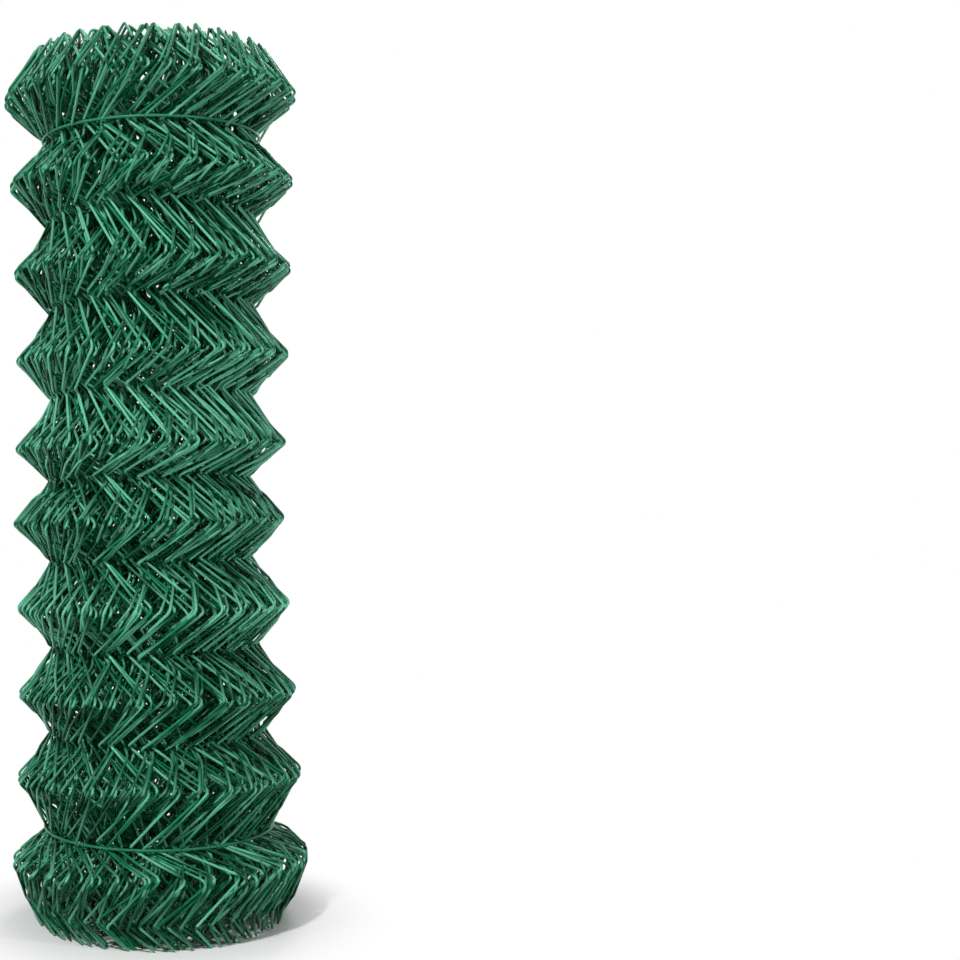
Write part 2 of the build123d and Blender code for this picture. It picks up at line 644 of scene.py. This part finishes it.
def coating_wear_group():
    """Dust on the upper sides, blotches and fine grain, for every plastic-coated wire."""
    group = bpy.data.node_groups.new("coating_wear", "ShaderNodeTree")
    inputs = (("Blotch Scale", 60.0), ("Grain Scale", 900.0), ("Dust", 0.12))
    for name, value in inputs:
        socket = group.interface.new_socket(name, in_out="INPUT", socket_type="NodeSocketFloat")
        socket.default_value = value
    for name in ("Tone", "Dust", "Grain"):
        group.interface.new_socket(name, in_out="OUTPUT", socket_type="NodeSocketFloat")
    nodes = group.nodes
    links = group.links
    given = nodes.new("NodeGroupInput")
    result = nodes.new("NodeGroupOutput")
    where = nodes.new("ShaderNodeTexCoord")
    blotch = nodes.new("ShaderNodeTexNoise")
    blotch.inputs["Detail"].default_value = 3.0
    links.new(where.outputs["Object"], blotch.inputs["Vector"])
    links.new(given.outputs["Blotch Scale"], blotch.inputs["Scale"])
    grain = nodes.new("ShaderNodeTexNoise")
    grain.inputs["Detail"].default_value = 2.0
    links.new(where.outputs["Object"], grain.inputs["Vector"])
    links.new(given.outputs["Grain Scale"], grain.inputs["Scale"])
    shape = nodes.new("ShaderNodeNewGeometry")
    upward = nodes.new("ShaderNodeSeparateXYZ")
    links.new(shape.outputs["Normal"], upward.inputs["Vector"])
    settle = nodes.new("ShaderNodeMapRange")
    settle.inputs["From Min"].default_value = 0.35
    settle.inputs["From Max"].default_value = 1.0
    links.new(upward.outputs["Z"], settle.inputs["Value"])
    patchy = nodes.new("ShaderNodeMath")
    patchy.operation = "MULTIPLY"
    links.new(settle.outputs["Result"], patchy.inputs[0])
    links.new(blotch.outputs["Fac"], patchy.inputs[1])
    amount = nodes.new("ShaderNodeMath")
    amount.operation = "MULTIPLY"
    links.new(patchy.outputs["Value"], amount.inputs[0])
    links.new(given.outputs["Dust"], amount.inputs[1])
    links.new(blotch.outputs["Fac"], result.inputs["Tone"])
    links.new(amount.outputs["Value"], result.inputs["Dust"])
    links.new(grain.outputs["Fac"], result.inputs["Grain"])
    return group


def colour_mix(tree, share, first, second):
    """Adds a colour mix; first and second are colours or sockets."""
    mix = tree.nodes.new("ShaderNodeMix")
    mix.data_type = "RGBA"
    tree.links.new(share, mix.inputs["Factor"])
    for socket, value in ((mix.inputs[6], first), (mix.inputs[7], second)):
        if isinstance(value, tuple):
            socket.default_value = (*value, 1)
        else:
            tree.links.new(value, socket)
    return mix.outputs[2]


def coating(name, wear_group, deep, fresh, bend_whitening_and_highlight_colour, gloss):
    """Glossy plastic coating over steel wire: dusty, bare at its ends, and at its bends whitened and
    given a painted highlight.
    """
    material = bpy.data.materials.new(name)
    material.use_nodes = True
    tree = material.node_tree
    nodes = tree.nodes
    links = tree.links
    shader = nodes["Principled BSDF"]
    wear = nodes.new("ShaderNodeGroup")
    wear.node_tree = wear_group
    look = nodes.new("ShaderNodeAttribute")
    look.attribute_name = "wire_look"
    parts = nodes.new("ShaderNodeSeparateColor")
    links.new(look.outputs["Color"], parts.inputs["Color"])
    tone = nodes.new("ShaderNodeMath")
    tone.operation = "MULTIPLY_ADD"
    tone.inputs[1].default_value = tone_share
    links.new(parts.outputs["Red"], tone.inputs[0])
    blotch = nodes.new("ShaderNodeMapRange")
    blotch.inputs["From Min"].default_value = 0.35
    blotch.inputs["From Max"].default_value = 0.70
    blotch.inputs["To Max"].default_value = 0.32
    links.new(wear.outputs["Tone"], blotch.inputs["Value"])
    links.new(blotch.outputs["Result"], tone.inputs[2])
    green = colour_mix(tree, tone.outputs["Value"], deep, fresh)
    # Paler colour at bends and ends: coating whitened by bending, and a painted highlight for glints
    # and pale tips
    bent = nodes.new("ShaderNodeMath")
    bent.operation = "MULTIPLY"
    bent.inputs[1].default_value = bend_whitening_and_highlight_share
    links.new(parts.outputs["Green"], bent.inputs[0])
    green = colour_mix(tree, bent.outputs["Value"], green, bend_whitening_and_highlight_colour)
    green = colour_mix(tree, wear.outputs["Dust"], green, dust_colour)
    steel = nodes.new("ShaderNodeMath")
    steel.operation = "GREATER_THAN"
    steel.inputs[1].default_value = steel_mark
    links.new(parts.outputs["Blue"], steel.inputs[0])
    colour = colour_mix(tree, steel.outputs["Value"], green, steel_colour)
    links.new(colour, shader.inputs["Base Color"])
    links.new(steel.outputs["Value"], shader.inputs["Metallic"])
    rough = nodes.new("ShaderNodeMapRange")
    rough.inputs["To Min"].default_value = 0.20
    rough.inputs["To Max"].default_value = 0.38
    links.new(wear.outputs["Grain"], rough.inputs["Value"])
    links.new(rough.outputs["Result"], shader.inputs["Roughness"])
    bump = nodes.new("ShaderNodeBump")
    bump.inputs["Strength"].default_value = 0.12
    bump.inputs["Distance"].default_value = 0.0003
    links.new(wear.outputs["Grain"], bump.inputs["Height"])
    links.new(bump.outputs["Normal"], shader.inputs["Normal"])
    shader.inputs["Specular IOR Level"].default_value = gloss
    shader.inputs["Specular Tint"].default_value = (*gloss_tint, 1)
    return material


def floor_material(name, colour):
    """Pale matt floor that fades to plain white away from the object."""
    material = bpy.data.materials.new(name)
    material.use_nodes = True
    nodes = material.node_tree.nodes
    links = material.node_tree.links
    shader = nodes["Principled BSDF"]
    shader.inputs["Base Color"].default_value = (*colour, 1)
    shader.inputs["Roughness"].default_value = 1.0
    shader.inputs["Specular IOR Level"].default_value = 0.0
    where = nodes.new("ShaderNodeTexCoord")
    distance = nodes.new("ShaderNodeVectorMath")
    distance.operation = "LENGTH"
    links.new(where.outputs["Object"], distance.inputs[0])
    fade = nodes.new("ShaderNodeMapRange")
    fade.inputs["From Min"].default_value = fade_start
    fade.inputs["From Max"].default_value = fade_end
    fade.interpolation_type = "SMOOTHSTEP"
    links.new(distance.outputs["Value"], fade.inputs["Value"])
    light = nodes.new("ShaderNodeLightPath")
    share = nodes.new("ShaderNodeMath")
    share.operation = "MULTIPLY"
    links.new(seen_directly(material.node_tree, light), share.inputs[0])
    links.new(fade.outputs["Result"], share.inputs[1])
    white = nodes.new("ShaderNodeEmission")
    white.inputs["Color"].default_value = (1, 1, 1, 1)
    mix = nodes.new("ShaderNodeMixShader")
    links.new(share.outputs["Value"], mix.inputs[0])
    links.new(shader.outputs["BSDF"], mix.inputs[1])
    links.new(white.outputs["Emission"], mix.inputs[2])
    links.new(mix.outputs["Shader"], nodes["Material Output"].inputs["Surface"])
    return material


def seen_directly(tree, light):
    """Socket that is 1 for rays from the camera, from a glossy surface or through glass."""
    socket = light.outputs["Is Camera Ray"]
    for kind in ("Is Glossy Ray", "Is Transmission Ray"):
        either = tree.nodes.new("ShaderNodeMath")
        either.operation = "MAXIMUM"
        tree.links.new(socket, either.inputs[0])
        tree.links.new(light.outputs[kind], either.inputs[1])
        socket = either.outputs["Value"]
    return socket


def white_room():
    """World that looks white and gives a little even light."""
    world = bpy.data.worlds.new("studio")
    bpy.context.scene.world = world
    world.use_nodes = True
    tree = world.node_tree
    nodes = tree.nodes
    links = tree.links
    nodes.clear()
    output = nodes.new("ShaderNodeOutputWorld")
    room = nodes.new("ShaderNodeBackground")
    room.inputs["Color"].default_value = (1, 1, 1, 1)
    room.inputs["Strength"].default_value = room_strength
    white = nodes.new("ShaderNodeBackground")
    white.inputs["Color"].default_value = (1, 1, 1, 1)
    light = nodes.new("ShaderNodeLightPath")
    mix = nodes.new("ShaderNodeMixShader")
    links.new(seen_directly(tree, light), mix.inputs[0])
    links.new(room.outputs["Background"], mix.inputs[1])
    links.new(white.outputs["Background"], mix.inputs[2])
    links.new(mix.outputs["Shader"], output.inputs["Surface"])


# Lamps: name, place, size, power
lamps = (
    ("key", (-0.8, -1.9, 2.3), 0.20, 60.0),
    ("right", (1.9, -1.5, 1.2), 0.20, 17.0),
    ("left", (-1.7, -1.2, 0.50), 0.25, 10.0),
    ("back", (0.6, 1.9, 1.8), 0.80, 20.0),
)


def studio():
    """Floor, lamps, world and camera."""
    scene = bpy.context.scene
    scene.view_settings.view_transform = "Standard"
    bm = bmesh.new()
    bmesh.ops.create_circle(bm, cap_ends=True, segments=64, radius=floor_radius)
    mesh = bpy.data.meshes.new("floor")
    bm.to_mesh(mesh)
    bm.free()
    mesh.materials.append(floor_material("pale_floor", (0.92, 0.92, 0.92)))
    floor = bpy.data.objects.new("floor", mesh)
    scene.collection.objects.link(floor)
    white_room()
    for name, spot, size, power in lamps:
        lamp = bpy.data.lights.new(name, "AREA")
        lamp.size = size
        lamp.energy = power
        lamp_object = bpy.data.objects.new(name, lamp)
        lamp_object.location = spot
        aim = lamp_aim - Vector(spot)
        lamp_object.rotation_euler = aim.to_track_quat("-Z", "Y").to_euler()
        scene.collection.objects.link(lamp_object)
    camera = bpy.data.cameras.new("camera")
    camera.lens = camera_lens
    camera.sensor_width = sensor_width
    camera_object = bpy.data.objects.new("camera", camera)
    camera.shift_x = camera_shift
    camera_object.location = (0.0, -camera_distance, camera_height)
    camera_object.rotation_euler = (math.radians(90), math.radians(camera_roll), 0.0)
    scene.collection.objects.link(camera_object)
    scene.camera = camera_object


studio()
wear = coating_wear_group()
mesh_green = coating(
    "green_coating",
    wear,
    deep=(0.0002, 0.029, 0.008),
    fresh=(0.004, 0.17, 0.070),
    # Paler colour at bends and tips: whitened coating and a painted highlight
    bend_whitening_and_highlight_colour=(0.16, 0.58, 0.38),
    gloss=0.34,
)
tie_green = coating(
    "tie_wire_coating",
    wear,
    deep=(0.012, 0.14, 0.068),
    fresh=(0.030, 0.22, 0.12),
    # Paler colour at bends and tips: whitened coating and a painted highlight
    bend_whitening_and_highlight_colour=(0.08, 0.36, 0.22),
    gloss=0.20,
)
for turn_piece in mesh_turns(mesh_green):
    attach(turn_piece, "root")
    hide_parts("fence_roll")
for tie_node, tail_angle in tail_angles.items():
    tie_piece = tie_wire(tie_node, tail_angle, tie_green)
    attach(tie_piece, "root")
    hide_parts(tie_node)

....................

_WHAT THE TASK ASKS_
Review the material and copy each line in which the word "root" appears.

_OUTPUT FOR THIS TASK_
    attach(turn_piece, "root")
    attach(tie_piece, "root")